EXERCISE DIRECTIONS: Can you return the records below exactly as they stand, but only from the first line through the one with "groups of four."?

TASK DATA:
-------

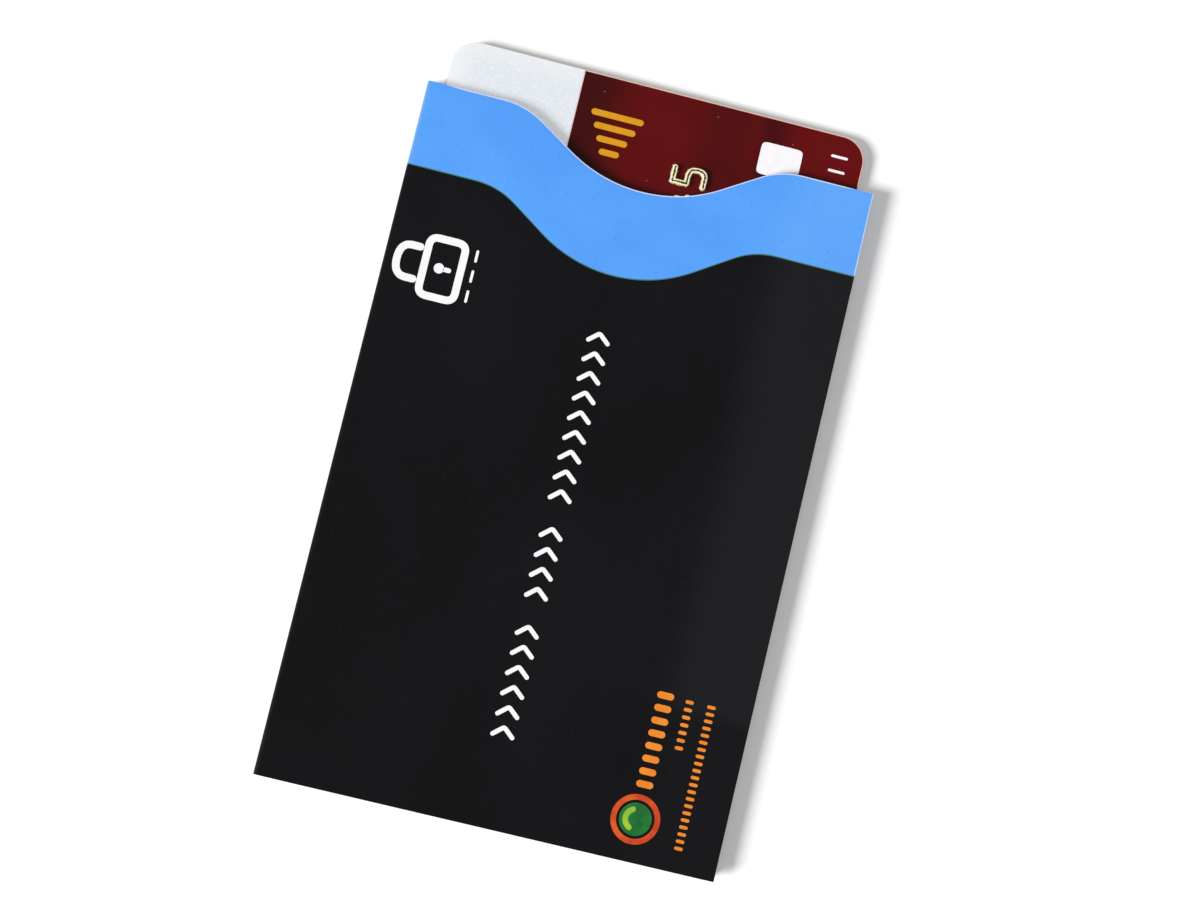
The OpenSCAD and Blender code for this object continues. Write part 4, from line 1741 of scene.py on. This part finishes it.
@dataclass
class Digits:
    """The row of raised digits, counting up from nought in groups of four.

    Attributes:
        face_z: height of the card's face.
        height: how far the digits stand above it.
        low, high: the row's corners on the card, in X and Y.
        size: a digit's whole width along Y and height along X.
        stroke: width of a stroke's flat top.
        slope: width of its sloping side.
        dish: depth of the hollow along a stroke, as a share of its height.
        root: how far the foot of the slope lies below the face.
        margin: width of the surface round a digit.
        count, group: number of digits, and how many stand together.
        corner: how far from a corner its curve begins.
        pitch: distance between the points of the surface.
    """

    face_z: float
    height: float
    low: Vec2
    high: Vec2
    size: Vec2 = (2.6, 4.6)
    stroke: float = 0.5
    slope: float = 0.24
    dish: float = 0.05
    root: float = 0.03
    margin: float = 0.25
    count: int = 16
    group: int = 4
    corner: float = 0.95
    pitch: float = 0.065

    def _distance(self, digit: int, u: np.ndarray, v: np.ndarray) -> np.ndarray:
        """Distance from each place in a digit's cell to the nearest of its strokes' middle lines.

        Args:
            digit: 0 to 9.
            u, v: places along Y and up the digit, from its middle.

        Returns:
            The least distance to any straight piece of the lines.
        """
        span = np.array(self.size) - self.stroke - self.slope / 2
        places = np.stack([u.ravel(), v.ravel()], axis=1)
        nearest = np.full(len(places), np.inf)
        for corners in DIGIT_STROKES[digit]:
            spots = [((across - 0.5) * span[0], (up - 0.5) * span[1]) for across, up, _ in corners]
            line = rounded_line(spots, [self.corner * roundness for *_, roundness in corners])
            start, run = line[:-1], np.diff(line, axis=0)
            long_enough = np.linalg.norm(run, axis=1) > 1e-9
            start, run = start[long_enough], run[long_enough]
            off = places[:, None] - start[None]
            share = np.clip((off * run).sum(2) / (run * run).sum(1), 0, 1)
            gaps = np.linalg.norm(off - share[:, :, None] * run, axis=2)
            nearest = np.minimum(nearest, gaps.min(1))
        return nearest.reshape(u.shape)

    def _digit(self, value: int, centre: Vec2) -> Shell:
        """One digit as a height over a grid, whose rim lies inside the card.

        The height is full up to half a stroke from the middle lines, and falls smoothly to just
        below the face over the slope. A skirt and a flat underside close it.

        Args:
            value: 0 to 9.
            centre: its middle on the card.

        Returns:
            The shell, with the distance from the middle lines as its values.
        """
        wide, high = (side + 2 * self.margin for side in self.size)
        u = np.linspace(-0.5, 0.5, int(wide / self.pitch)) * wide
        v = np.linspace(-0.5, 0.5, int(high / self.pitch)) * high
        u, v = np.meshgrid(u, v, indexing="ij")
        off_line = self._distance(value, u, v)
        share = smooth(off_line, self.stroke / 2 + self.slope, self.stroke / 2)
        dish = self.dish * self.height * smooth(off_line, self.stroke / 2, 0)
        z = self.face_z - self.root + (self.height + self.root) * share - dish
        top = np.stack([centre[0] - v, centre[1] + u, z], axis=2).reshape(-1, 3)
        number = numbers(*u.shape)
        rim = np.concatenate([number[0, :-1], number[:-1, -1], number[-1, :0:-1], number[:0:-1, 0]])
        under = top[rim]
        under[:, 2] = self.face_z - 2 * self.root
        below = number.size + np.arange(len(rim))
        skirt = edge_faces(np.append(rim, rim[0]), np.append(below, below[0]))
        blocks = [grid_faces(number), skirt, below[None]]
        return Shell(
            np.vstack([top, under]),
            [Faces(corners, np.zeros(len(corners), int)) for corners in blocks],
            np.concatenate([off_line.ravel(), np.ones(len(rim))]),
        )

    def build(self) -> None:
        """Make the whole row as one piece."""
        places = np.arange(self.count) + np.arange(self.count) // self.group
        first = self.low[1] + self.size[0] / 2
        last = self.high[1] - self.size[0] / 2
        x = (self.low[0] + self.high[0]) / 2
        middles = first + (last - first) * places / places[-1]
        shells = [self._digit(i % 10, (x, y)) for i, y in enumerate(middles)]
        make_piece(
            "embossed_digits", shells, (DIGIT_TIPS,), Body.CARD,
            ("raised_digits", "digit_tipping"), "off_line", crease=60,
        )


@dataclass
class Card:
    """The plastic card.

    Attributes:
        outline: its edge.
        chip: edge of the hole for the chip.
        sheet_z: underside of its front sheet.
        face_z: its face.
        edge_r: radius of the face's edge.
        edge_steps, face_steps: stretches of that radius, and of the face from the hole to the print's edge.
        print_margin: how far the print stops short of the card's edge.
        ink: how far the marks stand above the face.
        fine: distance between cross lines on the bars and rules.
        bar, bar_step: the first signal bar's middle and half its length, and the steps of these.
        bar_stroke, bar_count: the signal bars' width and number.
        block, block_size: the first block's middle, and the blocks' size.
        block_power: how square the blocks are.
        block_pitch, block_count: the distance between them and their number.
        rule_x, rule_y, rule_stroke: the rules' ends along X, the first one's Y, and their width.
        rule_pitch, rule_count: the distance between them and their number.
    """

    outline: Outline
    chip: Outline
    sheet_z: float
    face_z: float
    edge_r: float = 0.05
    edge_steps: int = 5
    face_steps: int = 8
    print_margin: float = 0.13
    ink: float = 0.008
    fine: float = 0.15
    bar: Vec3 = (-4.9, 41.2, 1.3)
    bar_step: Vec3 = (0.0, 1.6, 0.7)
    bar_stroke: float = 0.8
    bar_count: int = 4
    block: Vec2 = (16.45, 45.6)
    block_size: Vec2 = (5.4, 4.2)
    block_power: float = 9.0
    block_pitch: float = 4.9
    block_count: int = 4
    rule_x: Vec2 = (22.7, 24.9)
    rule_y: float = 48.1
    rule_stroke: float = 0.34
    rule_pitch: float = 1.9
    rule_count: int = 12

    @classmethod
    def from_frame(cls) -> "Card":
        """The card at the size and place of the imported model.

        Returns:
            A card whose edge, chip and sheet follow the CAD nodes.
        """
        corner_r = 3.18
        hole_r = 1.24
        gap = 0.04
        low, high = (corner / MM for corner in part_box("card_front_overlay"))
        near, far = (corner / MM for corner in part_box("chip_carrier"))
        core_low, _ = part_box("card_front_core")
        return cls(
            outline=Outline((low.x, low.y), (high.x, high.y), corner_r),
            chip=Outline((near.x - gap, near.y - gap), (far.x + gap, far.y + gap), hole_r),
            sheet_z=core_low.z / MM,
            face_z=high.z,
        )

    def face_height(self, x: np.ndarray, y: np.ndarray) -> np.ndarray:
        """Height of the face, which is the same everywhere."""
        return np.full(np.shape(x), self.face_z)

    def _front_sheet(self) -> Shell:
        """The front sheet and its film: a closed ring of loops, from the chip's hole to the edge and back.

        The loops of the flat face go evenly from the hole to the print's edge, and the last ones
        follow a quarter circle down to the side.

        Returns:
            The shell, with the face's finish inside the print's edge.
        """
        centre = (np.array(self.chip.low) + np.array(self.chip.high)) / 2
        rim = self.outline.loop(self.print_margin)
        hole = self.chip.reach(centre, rim)
        loops = [(hole, self.sheet_z), (hole, self.face_z)]
        for share in np.linspace(0, 1, self.face_steps + 1)[1:]:
            loops.append((hole + (rim - hole) * share, self.face_z))
        printed = len(loops) - 1
        for turn in np.radians(np.linspace(0, 90, self.edge_steps + 1)):
            inset = self.edge_r * (1 - math.sin(turn))
            loops.append((self.outline.loop(inset), self.face_z - self.edge_r * (1 - math.cos(turn))))
        loops.append((self.outline.loop(), self.sheet_z))
        grid = np.stack([np.column_stack([points, np.full(len(points), z)]) for points, z in loops])
        number = numbers(*grid.shape[:2])
        finish = np.ones(number.shape, int)
        finish[1:printed] = 0
        corners = grid_faces(np.pad(number, (0, 1), mode="wrap"))
        return Shell(grid.reshape(-1, 3), [Faces(corners, finish.ravel())])

    def _marks(self) -> None:
        """Print bars that widen like a signal's, a row of white blocks and a row of thin rules."""
        face = Printer(self.face_height, ink=self.ink)
        bars = []
        for i in range(self.bar_count):
            x, y, half = np.array(self.bar) + i * np.array(self.bar_step)
            bars.append(face.stroke([(x - half, y), (x + half, y)], self.bar_stroke, pitch=self.fine))
        blocks = []
        for i in range(self.block_count):
            centre = (self.block[0], self.block[1] - self.block_pitch * i)
            blocks.append(face.pad(centre, self.block_size, self.block_power))
        rules = []
        for i in range(self.rule_count):
            y = self.rule_y - self.rule_pitch * i
            rules.append(face.stroke([(x, y) for x in self.rule_x], self.rule_stroke, pitch=self.fine))
        make_piece("signal_bars", bars, (CARD_ORANGE,), Body.CARD)
        make_piece("white_blocks", blocks, (CARD_WHITE,), Body.CARD)
        make_piece("thin_rules", rules, (CARD_WHITE,), Body.CARD)

    def build(self, nodes: dict[str, bpy.types.Object]) -> None:
        """Make the front sheet, the digits and the marks, and dress the layers that stay as they are.

        Args:
            nodes: the CAD nodes.
        """
        finishes = (CARD_FACE, CARD_EDGE)
        replaces = ("card_front_overlay", "card_front_core")
        make_piece("card_front_sheet", [self._front_sheet()], finishes, Body.CARD, replaces)
        low, high = (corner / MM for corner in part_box("raised_digits"))
        _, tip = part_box("digit_tipping")
        Digits(self.face_z, tip.z / MM - self.face_z, (low.x, low.y), (high.x, high.y)).build()
        self._marks()
        looks = {
            "card_inlay": CARD_CORE, "card_back_core": CARD_CORE, "card_back_overlay": CARD_BACK,
            "card_antenna": ETCHED_COPPER, "chip_contacts": PLATED_GOLD, "chip_carrier": CARRIER_TAPE,
            "chip_resin": MOULDED_RESIN, "magnetic_stripe": STRIPE_COAT, "signature_panel": SIGNATURE,
        }
        for name, finish in looks.items():
            dress(nodes, name, finish)


# The studio


@dataclass
class Studio:
    """The floor, the light and the camera.

    Attributes:
        eye: the camera's place in millimetres.
        right, up, back: the camera's axes in the object's frame.
        lens, sensor: focal length and the sensor's width, in millimetres.
        clip: the nearest and the farthest that the camera sees, in metres.
        sun_from: how high the sun stands and where it stands round Z, in degrees.
        sun_share: the sun's share of the light on the floor.
        sun_size: angle that the sun fills, in degrees.
        floor_half: half the floor's width in metres.
        floor_drop: how far the floor lies below the sleeve.
        floor_tone: how much light the floor gives back.
        floor_glow: how much brighter the floor is shown than it is lit, which keeps it white.
    """

    eye: Vec3 = (-12.12, -16.89, 258.53)
    right: Vec3 = (0.96927, 0.23405, 0.07572)
    up: Vec3 = (-0.23910, 0.96873, 0.06633)
    back: Vec3 = (-0.05783, -0.08240, 0.99492)
    lens: float = 62.01
    sensor: float = 36.0
    clip: Vec2 = (0.01, 10.0)
    sun_from: Vec2 = (28.4, 209.0)
    sun_share: float = 0.72
    sun_size: float = 24.0
    floor_half: float = 1.5
    floor_drop: float = 0.02
    floor_tone: float = 0.96
    floor_glow: float = 0.18

    def camera(self) -> None:
        """Set the camera where the photograph was taken from."""
        data = bpy.data.cameras.new("camera")
        data.lens = self.lens
        data.sensor_width = self.sensor
        data.clip_start, data.clip_end = self.clip
        camera = bpy.data.objects.new("camera", data)
        axes = Matrix((self.right, self.up, self.back)).transposed().to_4x4()
        camera.matrix_world = Matrix.Translation([c * MM for c in self.eye]) @ axes
        bpy.context.scene.collection.objects.link(camera)
        bpy.context.scene.camera = camera

    def light(self) -> None:
        """Light the scene with a soft sun and an even sky, which together show a colour as it is written."""
        height, heading = (math.radians(a) for a in self.sun_from)
        sun = bpy.data.lights.new("sun", "SUN")
        sun.energy = self.sun_share * math.pi / math.sin(height)
        sun.angle = math.radians(self.sun_size)
        lamp = bpy.data.objects.new("sun", sun)
        lamp.rotation_euler = (0, math.pi / 2 - height, heading)
        bpy.context.scene.collection.objects.link(lamp)
        world = bpy.data.worlds.new("sky")
        bpy.context.scene.world = world
        world.use_nodes = True
        nodes, links = world.node_tree.nodes, world.node_tree.links
        sky = nodes["Background"]
        sky.inputs["Color"].default_value = (1, 1, 1, 1)
        level = nodes.new("ShaderNodeMapRange")
        level.inputs["To Min"].default_value = 1 - self.sun_share
        level.inputs["To Max"].default_value = 1.0
        links.new(self._showing(world.node_tree), level.inputs["Value"])
        links.new(level.outputs["Result"], sky.inputs["Strength"])

    def _showing(self, tree: bpy.types.NodeTree) -> Socket:
        """Tells the rays that show a background, straight, through glass or off gloss, from the others.

        Args:
            tree: the nodes that it joins.

        Returns:
            1 for those rays and 0 for the others.
        """
        rays = tree.nodes.new("ShaderNodeLightPath")
        showing = rays.outputs["Is Camera Ray"]
        for kind in ("Is Transmission Ray", "Is Glossy Ray"):
            either = tree.nodes.new("ShaderNodeMath")
            either.operation = "MAXIMUM"
            tree.links.new(showing, either.inputs[0])
            tree.links.new(rays.outputs[kind], either.inputs[1])
            showing = either.outputs["Value"]
        return showing

    def floor(self) -> None:
        """Lay a plain white floor under the sleeve."""
        half = self.floor_half
        z = -self.floor_drop * MM
        corners = [(-half, -half, z), (half, -half, z), (half, half, z), (-half, half, z)]
        mesh = bpy.data.meshes.new("floor")
        mesh.from_pydata(corners, [], [(0, 1, 2, 3)])
        material = bpy.data.materials.new("floor")
        material.use_nodes = True
        nodes, links = material.node_tree.nodes, material.node_tree.links
        nodes.clear()
        paper = nodes.new("ShaderNodeBsdfDiffuse")
        paper.inputs["Color"].default_value = (self.floor_tone,) * 3 + (1,)
        glow = nodes.new("ShaderNodeEmission")
        glow.inputs["Color"].default_value = (self.floor_glow,) * 3 + (1,)
        links.new(self._showing(material.node_tree), glow.inputs["Strength"])
        both = nodes.new("ShaderNodeAddShader")
        total = nodes.new("ShaderNodeOutputMaterial")
        links.new(paper.outputs["BSDF"], both.inputs[0])
        links.new(glow.outputs["Emission"], both.inputs[1])
        links.new(both.outputs["Shader"], total.inputs["Surface"])
        mesh.materials.append(material)
        floor = bpy.data.objects.new("floor", mesh)
        bpy.context.scene.collection.objects.link(floor)

    def build(self) -> None:
        """Set up the camera, the light and the floor."""
        bpy.context.scene.view_settings.view_transform = "Standard"
        self.camera()
        self.light()
        self.floor()


def main() -> None:
    """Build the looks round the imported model."""
    logging.basicConfig(level=logging.INFO, format="%(name)s: %(message)s")
    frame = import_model()
    nodes = frame["nodes"]
    Studio().build()
    sleeve = Sleeve.from_frame()
    sleeve.build(nodes)
    SleevePrint(sleeve).build()
    Card.from_frame().build(nodes)


if __name__ == "__main__":
    main()
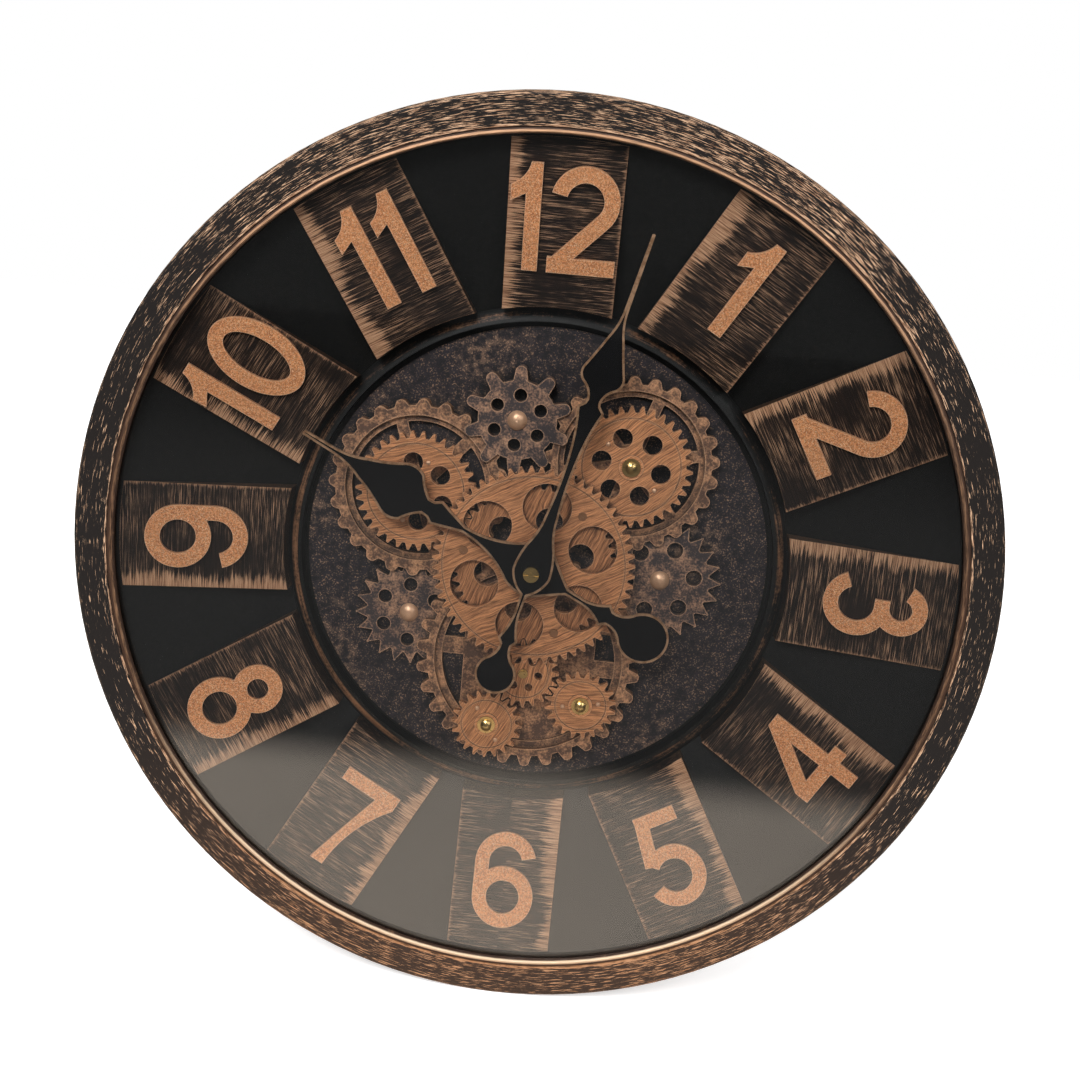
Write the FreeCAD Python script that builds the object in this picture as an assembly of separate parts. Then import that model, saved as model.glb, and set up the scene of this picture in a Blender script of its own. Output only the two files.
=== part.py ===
import FreeCAD, Part
import math
import os

V = FreeCAD.Vector
os.makedirs("parts", exist_ok=True)

# The clock hangs on a wall in the plane y = 0, faces -Y and has +Z up. All lengths are in mm.
# A depth is a distance from the wall towards the front. Places are (x, z) as seen from the front.

# Running fits and overruns
running_gap = 0.06
end_play = 0.1
fit_gap = 0.15
overrun = 5.0

# Bezel ring
case_radius = 265.0
case_taper = 3.0
case_depth = 80.2
case_thickness = 3.0
band_width = 18.0
band_slope = 3.8
bezel_edge_drop = 3.6
bezel_edge_round = 2.6
bezel_round_bulge = 0.7
glass_depth = 70.0
glass_ledge = 2.8
wall_back_depth = 66.0
groove_step = 3.0
column_radius = 4.0

# Glass and its bead
glass_thickness = 2.0
glass_edge_gap = 0.4
bead_edge_gap = 0.2
bead_width = 3.2
bead_height = 4.2
bead_flat = 0.7
bead_inner_height = 2.4
bead_outer_height = 3.4
bead_slope_width = 1.2

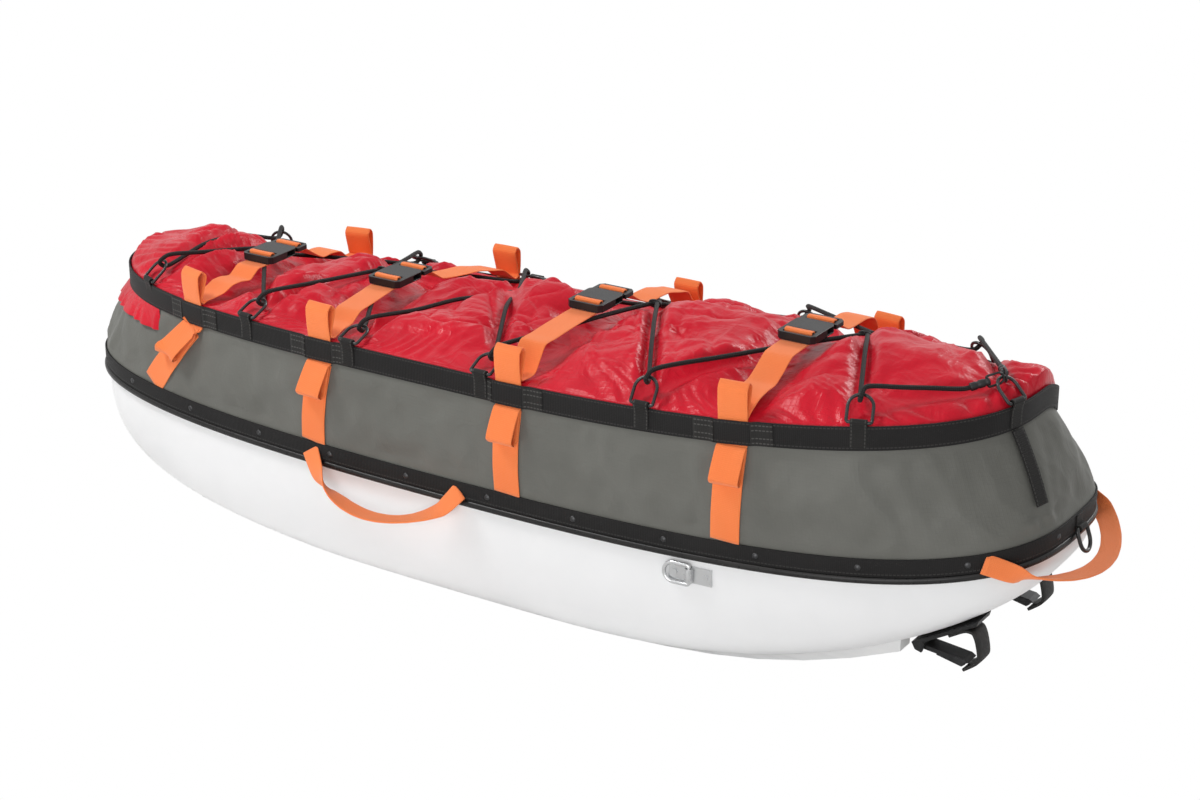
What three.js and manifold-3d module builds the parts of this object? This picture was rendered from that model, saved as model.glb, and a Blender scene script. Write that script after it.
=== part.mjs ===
// Fabric-topped pulk sled: moulded hull, fabric skirt, laced cover over a packed load,
// four buckled straps, tow-shaft clamps underneath.
// Millimetres. +X towards the tow end, -Y the near side, +Z up, the ground at zero.
import * as THREE from "three";
import Module from "manifold-3d";
import { mergeVertices } from "three/addons/utils/BufferGeometryUtils.js";

const wasm = await Module();
wasm.setup();

// Clearances
const fit = 0.3;
const clothFit = 0.6;
const overrun = 4;
const searchStep = 1;

// Plan outlines: superellipses with their own roundness at each end
const rimPlan = { middle: -12, front: 732, rear: 708, half: 231, farHalf: 231,
  frontRoundShares: [3.08, 3.11], rearRoundShares: [2.72, 4.88] };
const topPlan = { middle: -12, front: 680, rear: 716, half: 236, farHalf: 202,
  frontRoundShares: [3.35, 2.73], rearRoundShares: [2.76, 1.98] };

// Levels
const runner = { height: 8, width: 26, spacing: 226, rear: -545, front: 556, toeRise: 1.2,
  pointCount: 18 };
const hull = { depth: 177, wall: 4, flange: 27, sideRoundShare: 4.94, bilgeRoundShare: 2.9 };
const rim = { frontRise: 48, rearRise: 26, squareShare: 0.52 };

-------

FINAL ANSWER:
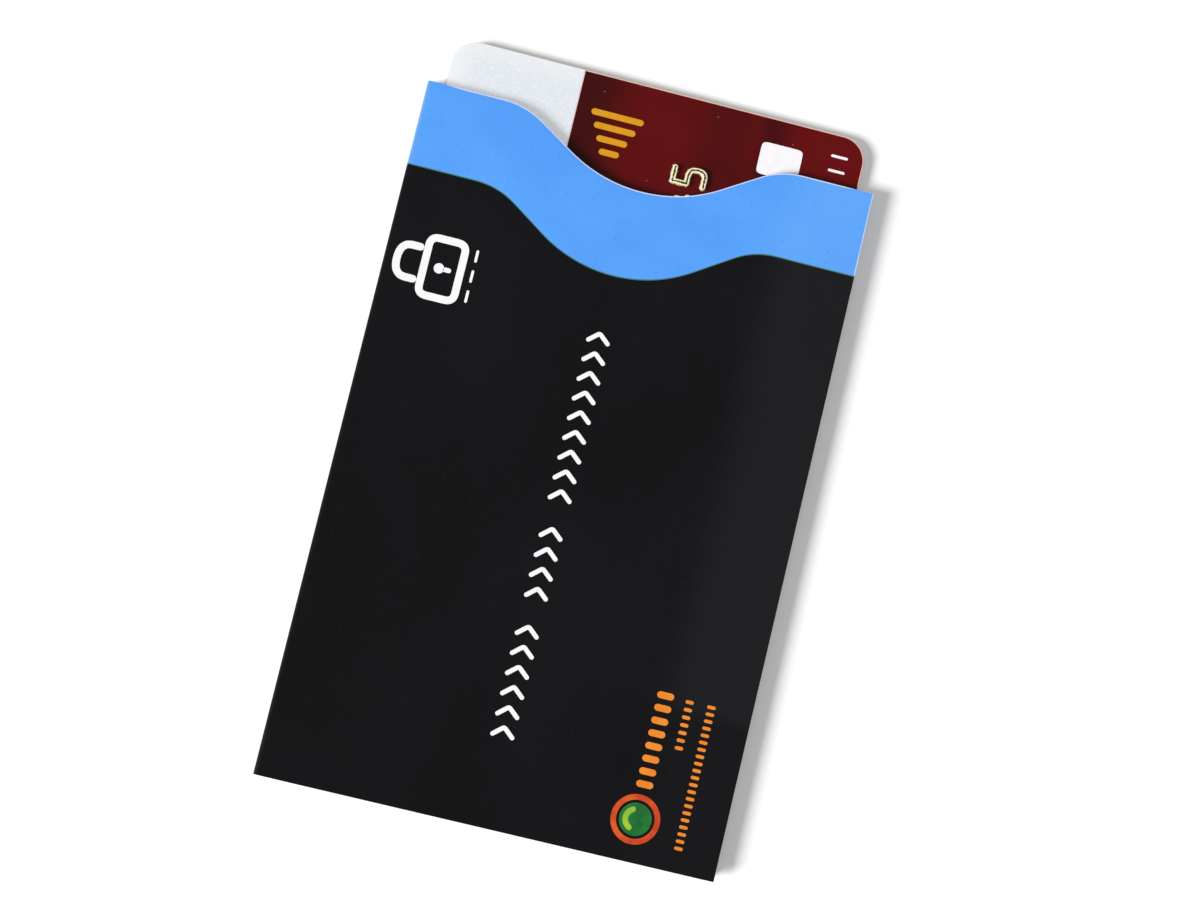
The OpenSCAD and Blender code for this object continues. Write part 4, from line 1741 of scene.py on. This part finishes it.
@dataclass
class Digits:
    """The row of raised digits, counting up from nought in groups of four.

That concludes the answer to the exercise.